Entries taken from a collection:
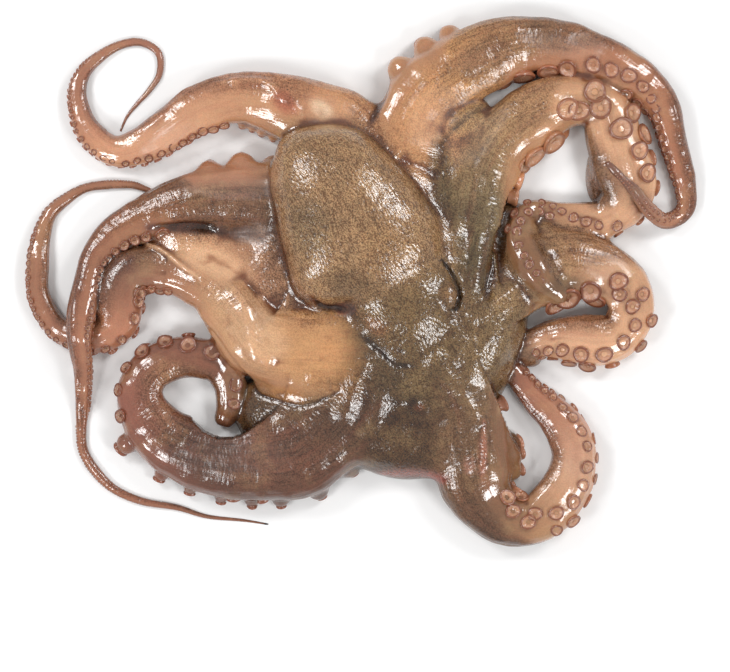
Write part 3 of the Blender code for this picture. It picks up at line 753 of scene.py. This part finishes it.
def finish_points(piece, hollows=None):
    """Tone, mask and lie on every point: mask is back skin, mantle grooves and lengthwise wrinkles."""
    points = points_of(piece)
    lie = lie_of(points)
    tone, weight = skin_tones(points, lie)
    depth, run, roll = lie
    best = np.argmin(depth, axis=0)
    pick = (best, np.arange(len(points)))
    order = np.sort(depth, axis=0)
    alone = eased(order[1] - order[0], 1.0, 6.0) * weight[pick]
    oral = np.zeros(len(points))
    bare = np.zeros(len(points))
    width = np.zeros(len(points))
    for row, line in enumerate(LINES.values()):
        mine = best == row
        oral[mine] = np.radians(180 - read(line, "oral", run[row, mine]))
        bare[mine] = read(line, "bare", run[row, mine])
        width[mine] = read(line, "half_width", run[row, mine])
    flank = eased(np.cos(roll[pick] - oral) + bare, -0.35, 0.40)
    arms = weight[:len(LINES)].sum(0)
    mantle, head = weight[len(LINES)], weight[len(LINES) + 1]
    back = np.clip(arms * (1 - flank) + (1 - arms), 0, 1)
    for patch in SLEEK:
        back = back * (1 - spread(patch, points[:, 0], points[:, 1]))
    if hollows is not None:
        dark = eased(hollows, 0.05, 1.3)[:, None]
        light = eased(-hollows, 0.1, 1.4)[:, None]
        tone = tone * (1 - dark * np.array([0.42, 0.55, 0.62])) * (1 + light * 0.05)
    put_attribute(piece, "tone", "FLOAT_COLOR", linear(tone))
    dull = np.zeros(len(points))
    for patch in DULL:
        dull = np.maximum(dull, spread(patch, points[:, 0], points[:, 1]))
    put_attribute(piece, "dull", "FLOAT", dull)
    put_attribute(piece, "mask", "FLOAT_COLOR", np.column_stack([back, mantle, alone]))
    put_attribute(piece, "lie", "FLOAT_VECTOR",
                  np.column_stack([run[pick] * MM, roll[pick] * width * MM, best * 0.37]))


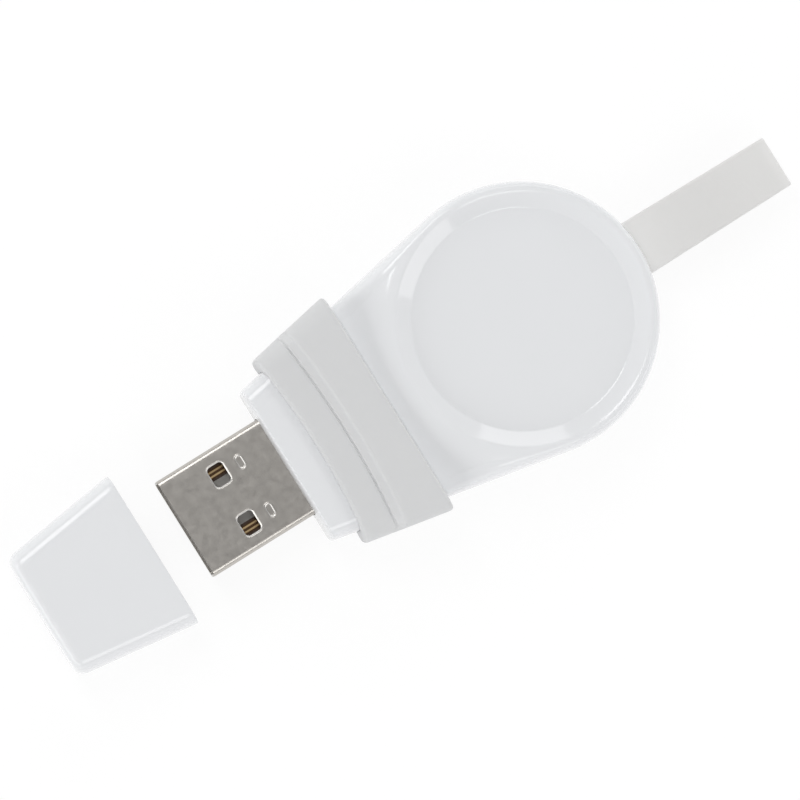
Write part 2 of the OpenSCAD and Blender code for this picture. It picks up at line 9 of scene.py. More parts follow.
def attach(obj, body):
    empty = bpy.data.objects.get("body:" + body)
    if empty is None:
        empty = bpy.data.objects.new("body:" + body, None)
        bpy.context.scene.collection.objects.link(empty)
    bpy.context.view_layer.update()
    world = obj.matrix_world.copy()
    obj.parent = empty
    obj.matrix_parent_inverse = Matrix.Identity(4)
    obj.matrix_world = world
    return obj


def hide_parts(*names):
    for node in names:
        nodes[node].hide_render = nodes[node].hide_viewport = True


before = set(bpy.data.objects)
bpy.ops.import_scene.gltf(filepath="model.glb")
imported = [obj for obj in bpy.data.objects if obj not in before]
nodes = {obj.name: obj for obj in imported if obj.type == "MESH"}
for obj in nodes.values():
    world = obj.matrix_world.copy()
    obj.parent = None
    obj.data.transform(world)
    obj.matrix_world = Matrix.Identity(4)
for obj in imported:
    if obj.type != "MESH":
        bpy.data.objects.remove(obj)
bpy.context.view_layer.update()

*Aim*: Print all of the entries exactly as they are written.

*Written response*:
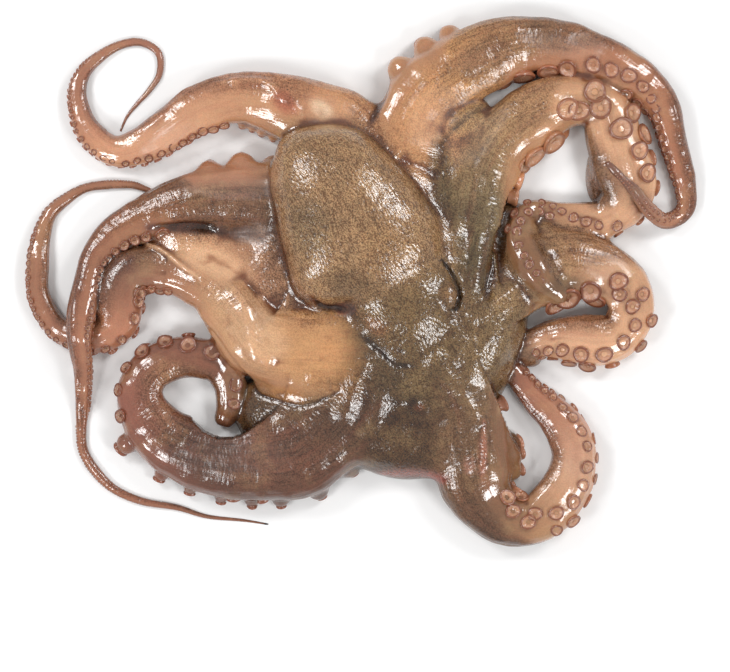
Write part 3 of the Blender code for this picture. It picks up at line 753 of scene.py. This part finishes it.
def finish_points(piece, hollows=None):
    """Tone, mask and lie on every point: mask is back skin, mantle grooves and lengthwise wrinkles."""
    points = points_of(piece)
    lie = lie_of(points)
    tone, weight = skin_tones(points, lie)
    depth, run, roll = lie
    best = np.argmin(depth, axis=0)
    pick = (best, np.arange(len(points)))
    order = np.sort(depth, axis=0)
    alone = eased(order[1] - order[0], 1.0, 6.0) * weight[pick]
    oral = np.zeros(len(points))
    bare = np.zeros(len(points))
    width = np.zeros(len(points))
    for row, line in enumerate(LINES.values()):
        mine = best == row
        oral[mine] = np.radians(180 - read(line, "oral", run[row, mine]))
        bare[mine] = read(line, "bare", run[row, mine])
        width[mine] = read(line, "half_width", run[row, mine])
    flank = eased(np.cos(roll[pick] - oral) + bare, -0.35, 0.40)
    arms = weight[:len(LINES)].sum(0)
    mantle, head = weight[len(LINES)], weight[len(LINES) + 1]
    back = np.clip(arms * (1 - flank) + (1 - arms), 0, 1)
    for patch in SLEEK:
        back = back * (1 - spread(patch, points[:, 0], points[:, 1]))
    if hollows is not None:
        dark = eased(hollows, 0.05, 1.3)[:, None]
        light = eased(-hollows, 0.1, 1.4)[:, None]
        tone = tone * (1 - dark * np.array([0.42, 0.55, 0.62])) * (1 + light * 0.05)
    put_attribute(piece, "tone", "FLOAT_COLOR", linear(tone))
    dull = np.zeros(len(points))
    for patch in DULL:
        dull = np.maximum(dull, spread(patch, points[:, 0], points[:, 1]))
    put_attribute(piece, "dull", "FLOAT", dull)
    put_attribute(piece, "mask", "FLOAT_COLOR", np.column_stack([back, mantle, alone]))
    put_attribute(piece, "lie", "FLOAT_VECTOR",
                  np.column_stack([run[pick] * MM, roll[pick] * width * MM, best * 0.37]))


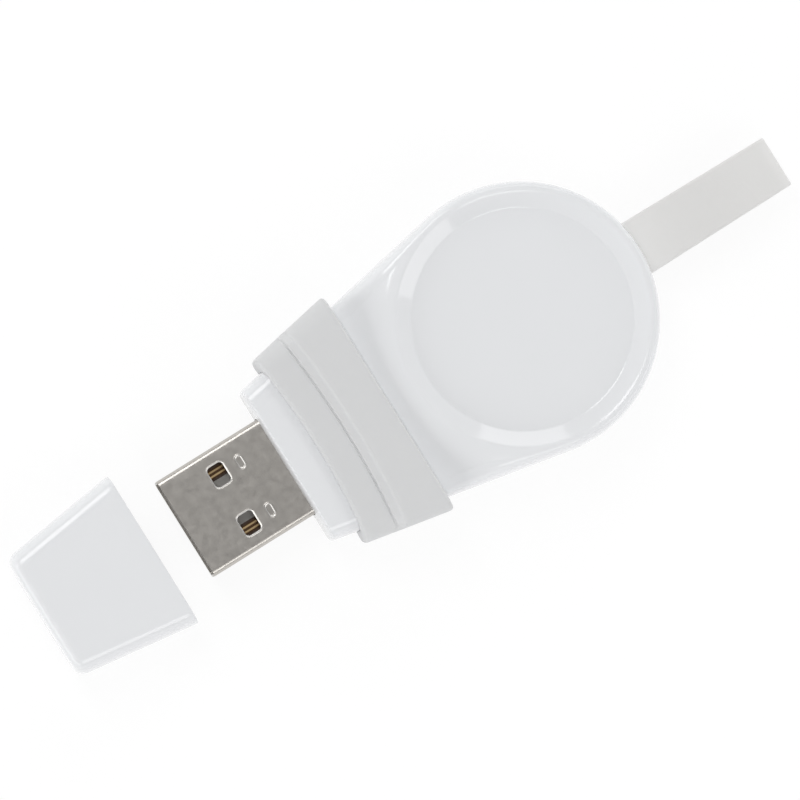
Write part 2 of the OpenSCAD and Blender code for this picture. It picks up at line 9 of scene.py. More parts follow.
def attach(obj, body):
    empty = bpy.data.objects.get("body:" + body)
    if empty is None:
        empty = bpy.data.objects.new("body:" + body, None)
        bpy.context.scene.collection.objects.link(empty)
    bpy.context.view_layer.update()
    world = obj.matrix_world.copy()
    obj.parent = empty
    obj.matrix_parent_inverse = Matrix.Identity(4)
    obj.matrix_world = world
    return obj


def hide_parts(*names):
    for node in names:
        nodes[node].hide_render = nodes[node].hide_viewport = True


before = set(bpy.data.objects)
bpy.ops.import_scene.gltf(filepath="model.glb")
imported = [obj for obj in bpy.data.objects if obj not in before]
nodes = {obj.name: obj for obj in imported if obj.type == "MESH"}
for obj in nodes.values():
    world = obj.matrix_world.copy()
    obj.parent = None
    obj.data.transform(world)
    obj.matrix_world = Matrix.Identity(4)
for obj in imported:
    if obj.type != "MESH":
        bpy.data.objects.remove(obj)
bpy.context.view_layer.update()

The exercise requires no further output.